Let me add this since it's not personal theory.

It is if you are claiming your model makes predictions different from GR, which you are. (You happen to be at least partly incorrect in this claim, as far as I can see--see below--but that's not relevant to the question of whether it's a personal theory.)

Time would slow down on the surface of a planet and the slowing would equal that for an object moving at the escape velocity. I believe this is correct and it wasn't predicted by GR.

Why do you think that? GR certainly predicts gravitational time dilation of exactly this magnitude for the case of a planet.

The model also predicted a mass reduction to accompany the time change

If by "mass reduction" you mean a change in a local measurement, then yes, you are right that GR does not predict this.
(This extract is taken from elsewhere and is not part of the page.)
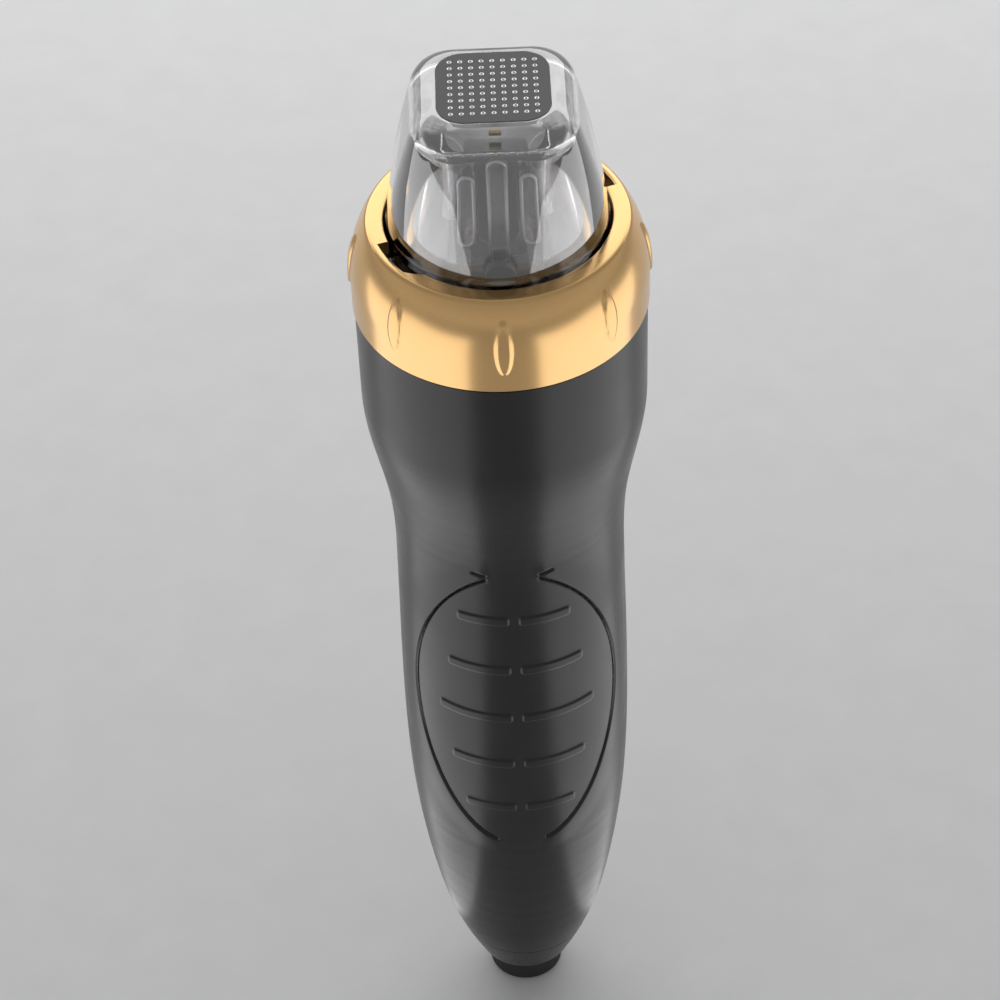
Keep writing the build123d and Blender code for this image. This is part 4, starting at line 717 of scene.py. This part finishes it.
def area_lamp(name, length, width, power, place, turn):
    """Rectangular lamp that shows only by its light and in reflections."""
    lamp = bpy.data.lights.new(name, "AREA")
    lamp.shape = "RECTANGLE"
    lamp.size, lamp.size_y = length, width
    lamp.energy = power
    box = bpy.data.objects.new(name, lamp)
    box.location = place
    box.rotation_euler = turn
    box.visible_camera = False
    bpy.context.scene.collection.objects.link(box)


def side_panel(name, side):
    """Lamp just over the floor that faces up beside the foot, for the long soft light on each flank."""
    along = Vector((PANEL_ALONG[0] * side, PANEL_ALONG[1], 0)).normalized()
    outward = Vector((-along.y * side, along.x * side, 0))
    up = Vector((0, 0, 1))
    start = Vector((PANEL_START[0] * side, PANEL_START[1], PANEL_START[2]))
    turn = Matrix((along, -up.cross(along), -up)).transposed().to_euler()
    place = start + along * PANEL_LENGTH / 2 + outward * PANEL_WIDTH / 2
    area_lamp(name, PANEL_LENGTH, PANEL_WIDTH, PANEL_POWER, place, turn)


side_panel("left_panel", -1)
side_panel("right_panel", 1)
top_turn = (TOP_TARGET - TOP_PLACE).to_track_quat("-Z", "Y").to_euler()
area_lamp("top_box", TOP_LENGTH, TOP_WIDTH, TOP_POWER, TOP_PLACE, top_turn)

# Camera at the photograph's angle
AIM = Vector((-0.0014, 0.0, 0.1173))
CAMERA_ELEVATION = math.radians(44.51)
CAMERA_ROLL = math.radians(-2.38)
CAMERA_DISTANCE = 0.4726
FOCAL_LENGTH = 108.0
SENSOR = 36.0
camera_data = bpy.data.cameras.new("camera")
camera_data.lens = FOCAL_LENGTH
camera_data.sensor_width = SENSOR
camera = bpy.data.objects.new("camera", camera_data)
bpy.context.scene.collection.objects.link(camera)
back = Vector((0, -math.cos(CAMERA_ELEVATION), math.sin(CAMERA_ELEVATION)))
camera.location = AIM + back * CAMERA_DISTANCE
facing = (-back).to_track_quat("-Z", "Y").to_matrix()
camera.rotation_euler = (facing @ Matrix.Rotation(CAMERA_ROLL, 3, "Z")).to_euler()
bpy.context.scene.camera = camera
bpy.context.scene.view_settings.view_transform = "Standard"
If you mean a change "as seen from a distance", then GR does predict that; if you take an object at rest at infinity, and lower it to the surface of a planet, bringing it to rest on that surface, making sure to let any energy released during the process escape to infinity, then the final mass of planet + object, as measured from far away, will be less than the mass of the planet + the original rest mass of the object, as measured at infinity, before you started to lower it. And the difference will be given by the same time dilation factor referred to above.

So the model suggests a testable divergence from GR theory

If this is true (see above), then it's a personal theory, unless you can give a mainstream reference for it. Which means it's off limits for discussion. So I am closing this thread. If you do have a mainstream reference, PM me.